» WHAT IS BEING ASKED:
Answer with a single number: the count of lines that hold "bodies".

━━━ INPUT MATERIAL ━━━

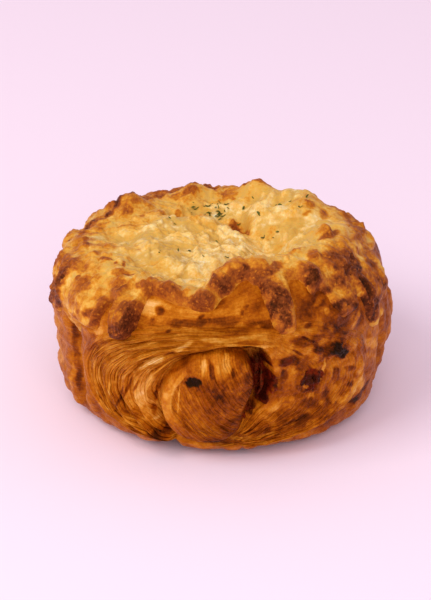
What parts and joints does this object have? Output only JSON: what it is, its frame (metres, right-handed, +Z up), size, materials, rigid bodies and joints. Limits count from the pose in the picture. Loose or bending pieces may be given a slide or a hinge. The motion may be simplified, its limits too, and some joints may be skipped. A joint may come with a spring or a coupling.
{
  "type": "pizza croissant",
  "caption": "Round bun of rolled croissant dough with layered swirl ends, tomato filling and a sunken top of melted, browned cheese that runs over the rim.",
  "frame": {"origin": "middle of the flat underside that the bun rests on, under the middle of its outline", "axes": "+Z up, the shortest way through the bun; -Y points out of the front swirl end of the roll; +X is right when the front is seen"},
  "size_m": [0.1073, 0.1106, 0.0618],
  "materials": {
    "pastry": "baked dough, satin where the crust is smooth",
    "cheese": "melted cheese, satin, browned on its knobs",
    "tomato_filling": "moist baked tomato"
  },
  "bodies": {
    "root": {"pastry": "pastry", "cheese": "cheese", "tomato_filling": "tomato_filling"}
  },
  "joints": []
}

━━━
━━━ INPUT MATERIAL ━━━

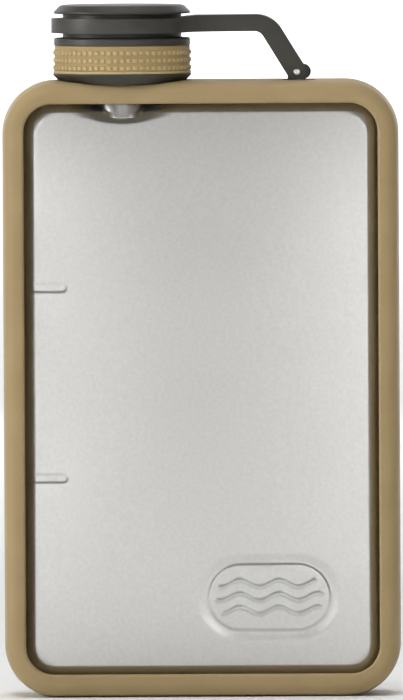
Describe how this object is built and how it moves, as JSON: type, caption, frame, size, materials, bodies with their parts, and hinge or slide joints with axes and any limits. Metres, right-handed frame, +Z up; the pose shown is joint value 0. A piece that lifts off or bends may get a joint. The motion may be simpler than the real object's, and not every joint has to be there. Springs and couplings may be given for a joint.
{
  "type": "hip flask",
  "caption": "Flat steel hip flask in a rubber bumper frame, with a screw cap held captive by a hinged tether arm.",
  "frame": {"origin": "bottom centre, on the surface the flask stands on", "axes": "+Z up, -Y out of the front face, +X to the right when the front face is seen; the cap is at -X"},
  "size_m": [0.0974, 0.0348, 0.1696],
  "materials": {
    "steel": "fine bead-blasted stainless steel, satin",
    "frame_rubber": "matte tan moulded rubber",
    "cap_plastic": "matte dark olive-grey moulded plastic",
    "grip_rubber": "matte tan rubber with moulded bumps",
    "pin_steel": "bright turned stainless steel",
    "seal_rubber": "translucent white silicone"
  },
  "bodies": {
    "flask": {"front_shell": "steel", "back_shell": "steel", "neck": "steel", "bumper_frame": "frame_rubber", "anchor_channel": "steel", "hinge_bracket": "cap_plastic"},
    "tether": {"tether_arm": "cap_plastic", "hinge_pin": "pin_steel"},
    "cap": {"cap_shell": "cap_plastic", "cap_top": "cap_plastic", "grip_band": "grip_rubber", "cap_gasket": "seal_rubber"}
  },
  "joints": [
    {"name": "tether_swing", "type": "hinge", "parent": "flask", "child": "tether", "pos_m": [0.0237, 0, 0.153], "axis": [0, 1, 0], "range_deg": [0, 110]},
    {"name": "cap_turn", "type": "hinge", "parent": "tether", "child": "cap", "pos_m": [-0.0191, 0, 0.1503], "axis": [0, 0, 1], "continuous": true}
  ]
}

━━━

» FINISHED TASK:
4